Report every line from the material that contains the word "pose".
[Source material start]
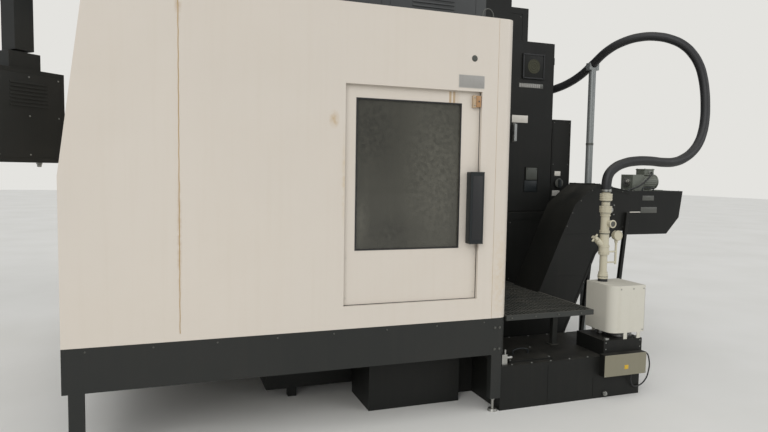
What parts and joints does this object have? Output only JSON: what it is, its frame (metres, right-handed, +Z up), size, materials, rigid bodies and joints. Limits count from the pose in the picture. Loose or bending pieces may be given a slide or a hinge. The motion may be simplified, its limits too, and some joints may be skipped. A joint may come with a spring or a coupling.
{
  "type": "horizontal machining center",
  "caption": "Enclosed horizontal machining center with pallet changer, sliding side door, chip conveyor, coolant unit, electrical cabinet, step platform and swing-arm operator pendant.",
  "frame": {"origin": "centre of the overall box, on the floor", "axes": "+X from the loading door and pendant at the front to the chip discharge at the rear, +Y across the machine away from the side with the sliding door, +Z up"},
  "size_m": [5.2518, 3.55, 3.12],
  "materials": {
    "white_paint": "satin powder coat with faint yellow stains",
    "black_paint": "fine textured powder coat",
    "charcoal_paint": "satin paint, dusty",
    "cast_iron": "painted casting with machined ways",
    "steel": "ground or turned steel",
    "light_grey_paint": "smooth paint with handling marks",
    "motor_paint": "grey machine paint",
    "zinc_latch": "satin grey",
    "cream_pvc": "moulded pipe fittings, slightly glossy",
    "black_rubber": "ribbed hose rubber, matte",
    "black_plastic": "grained plastic",
    "smoked_glass": "dark smoked safety glazing",
    "red_plastic": "gloss",
    "green_plastic": "gloss"
  },
  "bodies": {
    "machine": {"bed_casting": "cast_iron", "levelling_feet": "steel", "base_skirt": "black_paint", "side_panel": "white_paint", "corner_post": "white_paint", "far_side_panel": "white_paint", "front_panel": "white_paint", "upper_housing": "black_paint", "rear_housing": "black_paint", "chamber_floor": "steel", "guide_rails": "steel", "electrical_cabinet": "black_paint", "cabinet_backplate": "light_grey_paint", "switch_box": "black_paint", "coolant_tank": "black_paint", "tank_lid": "black_paint", "pump_housing": "light_grey_paint", "coolant_pump": "steel", "riser_pipe": "cream_pvc", "bypass_line": "steel", "riser_coupling": "black_rubber", "coolant_hose": "black_rubber", "hose_post": "steel", "conveyor_casing": "charcoal_paint", "conveyor_hood": "charcoal_paint", "conveyor_motor": "motor_paint", "conveyor_belt": "steel", "terminal_box": "motor_paint", "tank_fittings": "steel", "platform_frame": "charcoal_paint", "platform_grating": "charcoal_paint", "magazine_stand": "cast_iron", "pendant_post": "black_paint"},
    "side_door": {"side_door": "white_paint", "side_door_window": "smoked_glass", "side_door_handle": "black_plastic"},
    "loading_door": {"loading_door": "white_paint", "loading_door_window": "smoked_glass"},
    "column": {"column": "cast_iron"},
    "spindle_head": {"spindle_head": "cast_iron"},
    "spindle": {"spindle": "steel"},
    "table_saddle": {"table_saddle": "cast_iron"},
    "rotary_table": {"rotary_table": "cast_iron", "work_pallet": "steel"},
    "changer_shaft": {"changer_shaft": "steel"},
    "changer_arm": {"changer_arm": "cast_iron", "setup_pallet": "steel"},
    "magazine_wheel": {"magazine_wheel": "steel"},
    "change_arm": {"change_arm": "steel"},
    "cabinet_door": {"cabinet_door": "black_paint"},
    "cabinet_latch": {"cabinet_latch": "zinc_latch"},
    "cabinet_fan": {"cabinet_fan": "black_plastic"},
    "main_switch": {"main_switch": "black_plastic"},
    "valve_knob": {"valve_knob": "cream_pvc"},
    "conveyor_shaft": {"conveyor_shaft": "steel"},
    "pendant_arm": {"pendant_arm": "black_paint"},
    "pendant_box": {"pendant_box": "black_paint"},
    "emergency_stop": {"emergency_stop": "red_plastic"},
    "start_button": {"start_button": "green_plastic"},
    "feed_knob": {"feed_knob": "black_plastic"}
  },
  "joints": [
    {"name": "side_door_slide", "type": "slide", "parent": "machine", "child": "side_door", "axis": [-1, 0, 0], "range_m": [0, 0.78]},
    {"name": "loading_door_slide", "type": "slide", "parent": "machine", "child": "loading_door", "axis": [0, 1, 0], "range_m": [0, 0.95]},
    {"name": "column_slide", "type": "slide", "parent": "machine", "child": "column", "axis": [0, 1, 0], "range_m": [-0.25, 0.25]},
    {"name": "head_slide", "type": "slide", "parent": "column", "child": "spindle_head", "axis": [0, 0, 1], "range_m": [-0.3, 0.3]},
    {"name": "spindle_spin", "type": "hinge", "parent": "spindle_head", "child": "spindle", "pos_m": [0.2839, 0.135, 1.45], "axis": [1, 0, 0], "continuous": true},
    {"name": "table_slide", "type": "slide", "parent": "machine", "child": "table_saddle", "axis": [1, 0, 0], "range_m": [-0.54, 0.18]},
    {"name": "table_turn", "type": "hinge", "parent": "table_saddle", "child": "rotary_table", "pos_m": [-0.0361, 0.135, 0.8], "axis": [0, 0, 1], "continuous": true},
    {"name": "changer_lift", "type": "slide", "parent": "machine", "child": "changer_shaft", "axis": [0, 0, 1], "range_m": [0, 0.06]},
    {"name": "changer_turn", "type": "hinge", "parent": "changer_shaft", "child": "changer_arm", "pos_m": [-1.1361, 0.135, 0.9], "axis": [0, 0, 1], "range_deg": [0, 180]},
    {"name": "magazine_turn", "type": "hinge", "parent": "machine", "child": "magazine_wheel", "pos_m": [0.2759, 1.325, 1.7], "axis": [1, 0, 0], "continuous": true},
    {"name": "change_arm_swing", "type": "hinge", "parent": "machine", "child": "change_arm", "pos_m": [0.2139, 0.705, 1.7], "axis": [1, 0, 0], "range_deg": [0, 90]},
    {"name": "cabinet_door_hinge", "type": "hinge", "parent": "machine", "child": "cabinet_door", "pos_m": [1.6289, -0.517, 1.95], "axis": [0, 0, 1], "range_deg": [0, 40]},
    {"name": "cabinet_latch_turn", "type": "hinge", "parent": "cabinet_door", "child": "cabinet_latch", "pos_m": [1.2469, -0.525, 1.903], "axis": [0, 1, 0], "range_deg": [0, 90]},
    {"name": "cabinet_fan_spin", "type": "hinge", "parent": "cabinet_door", "child": "cabinet_fan", "pos_m": [1.4149, -0.491, 2.47], "axis": [0, 1, 0], "continuous": true},
    {"name": "main_switch_turn", "type": "hinge", "parent": "machine", "child": "main_switch", "pos_m": [1.7109, -0.525, 1.475], "axis": [0, 1, 0], "range_deg": [0, 90]},
    {"name": "valve_knob_turn", "type": "hinge", "parent": "machine", "child": "valve_knob", "pos_m": [1.4309, -1.5, 1.028], "axis": [-0.766, 0, 0.6428], "range_deg": [0, 90]},
    {"name": "conveyor_drive_spin", "type": "hinge", "parent": "machine", "child": "conveyor_shaft", "pos_m": [1.8359, -0.875, 1.27], "axis": [0, 1, 0], "continuous": true},
    {"name": "pendant_arm_swing", "type": "hinge", "parent": "machine", "child": "pendant_arm", "pos_m": [-1.7941, -1.225, 2.9], "axis": [0, 0, 1], "range_deg": [0, 60]},
    {"name": "pendant_swivel", "type": "hinge", "parent": "pendant_arm", "child": "pendant_box", "pos_m": [-2.3961, -0.89, 2.232], "axis": [0, 0, 1], "range_deg": [-45, 45]},
    {"name": "emergency_stop_press", "type": "slide", "parent": "pendant_box", "child": "emergency_stop", "axis": [0.7071, -0.7071, 0], "range_m": [0, 0.005], "stiffness_N_per_m": 900},
    {"name": "start_button_press", "type": "slide", "parent": "pendant_box", "child": "start_button", "axis": [0.7071, -0.7071, 0], "range_m": [0, 0.005], "stiffness_N_per_m": 700},
    {"name": "feed_knob_turn", "type": "hinge", "parent": "pendant_box", "child": "feed_knob", "pos_m": [-2.41731, -0.78393, 1.66], "axis": [-0.7071, 0.7071, 0], "range_deg": [-135, 135]}
  ]
}
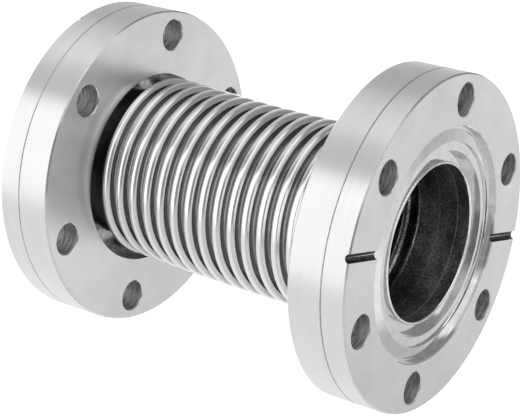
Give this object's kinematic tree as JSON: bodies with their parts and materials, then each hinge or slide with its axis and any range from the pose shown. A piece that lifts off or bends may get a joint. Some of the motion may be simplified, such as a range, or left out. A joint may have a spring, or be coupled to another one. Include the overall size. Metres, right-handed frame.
{
  "type": "flexible vacuum coupling",
  "caption": "Stainless steel bellows between two knife-edge vacuum flanges, taking up small bends and length changes in a vacuum line.",
  "frame": {"origin": "middle of the lower flange's gasket face, which the part stands on", "axes": "+Z along the coupling's axis from the lower flange to the upper one; +X through a bolt hole of each flange"},
  "size_m": [0.0694, 0.0694, 0.0851],
  "materials": {
    "flange_steel": "fine turned, satin",
    "bellows_steel": "bright formed sheet",
    "weld_steel": "bright fused bead"
  },
  "bodies": {
    "lower_end": {"lower_flange": "flange_steel", "lower_weld_bead": "weld_steel"},
    "bellows_body": {"bellows": "bellows_steel"},
    "upper_end": {"upper_flange": "flange_steel", "upper_weld_bead": "weld_steel"}
  },
  "joints": [
    {"name": "bellows_bend", "type": "hinge", "parent": "lower_end", "child": "bellows_body", "pos_m": [0, 0, 0.02804], "axis": [0, 1, 0], "range_deg": [-15, 15], "stiffness_Nm_per_rad": 4.8, "deforming": ["bellows"]},
    {"name": "bellows_stroke", "type": "slide", "parent": "bellows_body", "child": "upper_end", "axis": [0, 0, 1], "range_m": [-0.006, 0.004], "stiffness_N_per_m": 30000, "deforming": ["bellows"]}
  ]
}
[Source material end]
Task solution.
What parts and joints does this object have? Output only JSON: what it is, its frame (metres, right-handed, +Z up), size, materials, rigid bodies and joints. Limits count from the pose in the picture. Loose or bending pieces may be given a slide or a hinge. The motion may be simplified, its limits too, and some joints may be skipped. A joint may come with a spring or a coupling.
Give this object's kinematic tree as JSON: bodies with their parts and materials, then each hinge or slide with its axis and any range from the pose shown. A piece that lifts off or bends may get a joint. Some of the motion may be simplified, such as a range, or left out. A joint may have a spring, or be coupled to another one. Include the overall size. Metres, right-handed frame.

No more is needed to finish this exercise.